Toutefois, même si cette baisse devait être envisagée par la banque comme une hypothèse au titre de son obligation de mise en garde, et même si la banque a manifestement failli à cette obligation en l’espèce, il n’est produit aucun élément quelconque démontrant que la baisse du cours de change était anticipée comme une certitude ou même une forte probabilité par l’ensemble des professionnels des marchés financiers en janvier 2007 ».

Les premiers juges ont par conséquent conclu que :

« Il en résulte que la banque avait une obligation d’information et de mise en garde sur l’ensemble des caractéristiques du prêt litigieux, y compris ses aspects les moins favorables de nature à placer la commune en difficulté pour exécuter ses obligations. »

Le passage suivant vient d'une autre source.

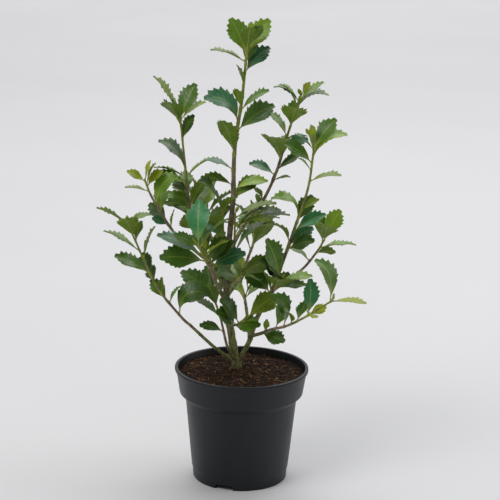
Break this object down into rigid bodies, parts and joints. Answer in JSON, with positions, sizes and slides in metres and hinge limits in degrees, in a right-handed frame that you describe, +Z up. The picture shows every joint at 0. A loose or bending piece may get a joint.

S’agissant du préjudice subi, ce jugement précise que :

« Le préjudice né du manquement par l’établissement de crédit à son obligation d’information et de mise en garde résulte de la perte d’une chance pour l’emprunteur de ne pas contracter et d’ainsi éviter d’avoir à supporter les aspects défavorables dont il n’a pas été informé. »

En l’espèce, le Tribunal a évalué cette perte de chance à 50% du surcoût d’intérêts dus à compter de 2010 jusqu’à 2014 date du présent jugement, soit 826 260 euros par rapport à une indemnité de sortie de 4 727 000 euros, ce qui représente environ que 17,50% de montant de ladite indemnité.